== What needs to be done ==
Everything from the first line to the line containing "bpy.context.scene.camera = made" is to be repeated exactly; nothing past it.

== Given data ==
##########

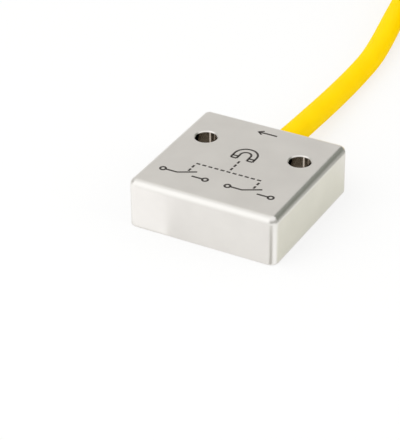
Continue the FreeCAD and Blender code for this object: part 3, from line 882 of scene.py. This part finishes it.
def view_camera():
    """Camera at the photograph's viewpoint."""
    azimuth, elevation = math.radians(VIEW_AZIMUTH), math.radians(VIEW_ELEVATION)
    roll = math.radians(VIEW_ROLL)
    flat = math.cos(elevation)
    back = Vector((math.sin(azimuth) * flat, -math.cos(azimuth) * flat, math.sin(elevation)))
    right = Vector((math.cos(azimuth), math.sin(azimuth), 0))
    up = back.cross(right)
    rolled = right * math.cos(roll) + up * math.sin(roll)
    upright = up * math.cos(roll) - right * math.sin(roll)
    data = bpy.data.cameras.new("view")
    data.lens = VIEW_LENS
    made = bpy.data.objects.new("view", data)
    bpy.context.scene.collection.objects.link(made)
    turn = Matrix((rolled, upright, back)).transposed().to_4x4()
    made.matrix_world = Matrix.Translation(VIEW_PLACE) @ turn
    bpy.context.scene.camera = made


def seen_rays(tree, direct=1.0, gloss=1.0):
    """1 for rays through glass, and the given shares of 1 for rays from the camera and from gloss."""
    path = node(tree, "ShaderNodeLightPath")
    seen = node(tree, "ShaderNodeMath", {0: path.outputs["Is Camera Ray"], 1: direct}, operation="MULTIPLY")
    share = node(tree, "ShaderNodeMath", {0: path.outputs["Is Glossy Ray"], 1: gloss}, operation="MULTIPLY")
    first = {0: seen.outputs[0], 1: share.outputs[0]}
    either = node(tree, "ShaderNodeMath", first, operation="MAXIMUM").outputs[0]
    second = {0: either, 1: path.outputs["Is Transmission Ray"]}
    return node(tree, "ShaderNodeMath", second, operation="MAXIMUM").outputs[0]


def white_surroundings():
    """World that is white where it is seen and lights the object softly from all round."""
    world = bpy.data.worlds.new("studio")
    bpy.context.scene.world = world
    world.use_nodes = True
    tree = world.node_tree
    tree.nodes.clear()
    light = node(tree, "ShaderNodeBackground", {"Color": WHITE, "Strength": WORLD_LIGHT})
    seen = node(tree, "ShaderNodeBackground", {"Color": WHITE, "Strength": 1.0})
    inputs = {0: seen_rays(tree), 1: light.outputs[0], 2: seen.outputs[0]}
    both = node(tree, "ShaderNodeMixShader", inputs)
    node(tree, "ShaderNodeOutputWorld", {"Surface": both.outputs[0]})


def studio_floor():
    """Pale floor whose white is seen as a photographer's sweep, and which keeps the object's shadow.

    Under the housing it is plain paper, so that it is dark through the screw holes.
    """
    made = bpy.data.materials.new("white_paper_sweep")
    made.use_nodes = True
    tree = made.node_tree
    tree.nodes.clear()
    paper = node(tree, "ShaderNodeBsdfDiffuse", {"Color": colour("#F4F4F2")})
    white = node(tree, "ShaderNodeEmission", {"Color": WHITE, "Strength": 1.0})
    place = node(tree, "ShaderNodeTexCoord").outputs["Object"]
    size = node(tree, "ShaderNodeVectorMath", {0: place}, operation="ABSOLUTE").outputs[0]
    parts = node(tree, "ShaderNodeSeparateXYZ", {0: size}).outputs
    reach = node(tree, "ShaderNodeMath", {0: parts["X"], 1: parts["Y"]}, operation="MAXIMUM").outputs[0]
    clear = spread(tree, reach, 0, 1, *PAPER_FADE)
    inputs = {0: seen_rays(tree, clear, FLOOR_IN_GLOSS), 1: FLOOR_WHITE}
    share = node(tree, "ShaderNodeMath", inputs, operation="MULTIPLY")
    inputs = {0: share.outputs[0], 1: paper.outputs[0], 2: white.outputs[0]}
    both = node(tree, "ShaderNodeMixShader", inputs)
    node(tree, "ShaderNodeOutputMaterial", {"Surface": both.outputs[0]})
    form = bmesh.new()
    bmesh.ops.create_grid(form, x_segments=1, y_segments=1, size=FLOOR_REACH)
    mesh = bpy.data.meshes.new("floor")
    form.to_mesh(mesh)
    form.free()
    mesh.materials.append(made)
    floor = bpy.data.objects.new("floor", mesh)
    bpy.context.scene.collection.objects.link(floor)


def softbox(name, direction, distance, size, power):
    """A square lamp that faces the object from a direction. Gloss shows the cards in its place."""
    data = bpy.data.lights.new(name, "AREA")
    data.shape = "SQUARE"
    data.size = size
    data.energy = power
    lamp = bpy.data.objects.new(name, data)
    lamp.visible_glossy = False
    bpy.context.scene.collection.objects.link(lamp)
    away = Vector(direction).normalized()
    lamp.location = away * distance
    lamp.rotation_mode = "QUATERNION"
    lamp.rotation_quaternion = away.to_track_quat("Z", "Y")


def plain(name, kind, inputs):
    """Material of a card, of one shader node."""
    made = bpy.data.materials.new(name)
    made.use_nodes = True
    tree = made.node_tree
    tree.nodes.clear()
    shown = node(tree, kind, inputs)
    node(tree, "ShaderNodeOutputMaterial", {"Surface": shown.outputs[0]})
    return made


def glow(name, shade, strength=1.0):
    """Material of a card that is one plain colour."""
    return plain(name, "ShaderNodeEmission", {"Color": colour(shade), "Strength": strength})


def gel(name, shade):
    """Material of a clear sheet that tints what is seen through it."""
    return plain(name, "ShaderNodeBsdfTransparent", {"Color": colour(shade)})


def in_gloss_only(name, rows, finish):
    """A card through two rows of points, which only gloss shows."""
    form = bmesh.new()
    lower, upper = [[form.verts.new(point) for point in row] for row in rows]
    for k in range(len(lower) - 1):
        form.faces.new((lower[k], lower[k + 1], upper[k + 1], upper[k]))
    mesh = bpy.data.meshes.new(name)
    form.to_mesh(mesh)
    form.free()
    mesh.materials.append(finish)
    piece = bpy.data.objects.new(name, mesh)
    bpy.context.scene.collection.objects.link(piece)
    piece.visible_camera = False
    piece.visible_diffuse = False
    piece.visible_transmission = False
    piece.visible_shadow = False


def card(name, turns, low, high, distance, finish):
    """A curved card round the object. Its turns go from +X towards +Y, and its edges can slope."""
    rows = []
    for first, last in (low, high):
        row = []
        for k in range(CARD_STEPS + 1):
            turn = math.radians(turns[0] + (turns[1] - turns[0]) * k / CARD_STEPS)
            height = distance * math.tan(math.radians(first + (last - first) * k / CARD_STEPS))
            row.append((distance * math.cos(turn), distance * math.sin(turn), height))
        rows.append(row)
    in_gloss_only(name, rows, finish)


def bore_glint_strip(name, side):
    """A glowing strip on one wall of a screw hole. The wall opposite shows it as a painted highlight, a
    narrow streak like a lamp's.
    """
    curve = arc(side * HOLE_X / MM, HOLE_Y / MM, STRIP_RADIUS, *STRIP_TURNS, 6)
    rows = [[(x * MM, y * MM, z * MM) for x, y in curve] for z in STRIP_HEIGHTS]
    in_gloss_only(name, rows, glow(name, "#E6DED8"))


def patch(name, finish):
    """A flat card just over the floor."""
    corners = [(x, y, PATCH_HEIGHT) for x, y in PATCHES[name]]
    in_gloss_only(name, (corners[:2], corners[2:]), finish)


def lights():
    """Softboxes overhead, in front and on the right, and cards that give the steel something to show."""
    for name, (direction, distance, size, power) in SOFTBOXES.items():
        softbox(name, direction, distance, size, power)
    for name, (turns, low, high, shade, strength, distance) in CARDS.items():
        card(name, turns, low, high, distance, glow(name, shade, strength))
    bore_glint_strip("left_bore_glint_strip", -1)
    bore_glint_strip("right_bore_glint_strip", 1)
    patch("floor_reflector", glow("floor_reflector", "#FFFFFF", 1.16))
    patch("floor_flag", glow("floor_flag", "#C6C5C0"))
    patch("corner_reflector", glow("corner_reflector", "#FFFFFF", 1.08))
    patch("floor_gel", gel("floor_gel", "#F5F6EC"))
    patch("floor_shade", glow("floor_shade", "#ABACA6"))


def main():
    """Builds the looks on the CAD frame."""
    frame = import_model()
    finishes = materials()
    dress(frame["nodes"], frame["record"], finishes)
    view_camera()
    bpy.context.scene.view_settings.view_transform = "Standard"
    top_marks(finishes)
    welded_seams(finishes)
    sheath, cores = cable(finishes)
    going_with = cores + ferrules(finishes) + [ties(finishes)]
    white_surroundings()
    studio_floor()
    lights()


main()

##########

== Full solution ==
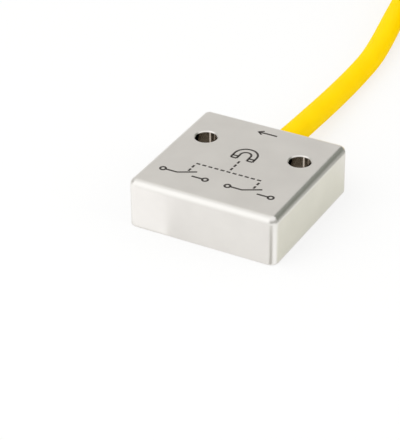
Continue the FreeCAD and Blender code for this object: part 3, from line 882 of scene.py. This part finishes it.
def view_camera():
    """Camera at the photograph's viewpoint."""
    azimuth, elevation = math.radians(VIEW_AZIMUTH), math.radians(VIEW_ELEVATION)
    roll = math.radians(VIEW_ROLL)
    flat = math.cos(elevation)
    back = Vector((math.sin(azimuth) * flat, -math.cos(azimuth) * flat, math.sin(elevation)))
    right = Vector((math.cos(azimuth), math.sin(azimuth), 0))
    up = back.cross(right)
    rolled = right * math.cos(roll) + up * math.sin(roll)
    upright = up * math.cos(roll) - right * math.sin(roll)
    data = bpy.data.cameras.new("view")
    data.lens = VIEW_LENS
    made = bpy.data.objects.new("view", data)
    bpy.context.scene.collection.objects.link(made)
    turn = Matrix((rolled, upright, back)).transposed().to_4x4()
    made.matrix_world = Matrix.Translation(VIEW_PLACE) @ turn
    bpy.context.scene.camera = made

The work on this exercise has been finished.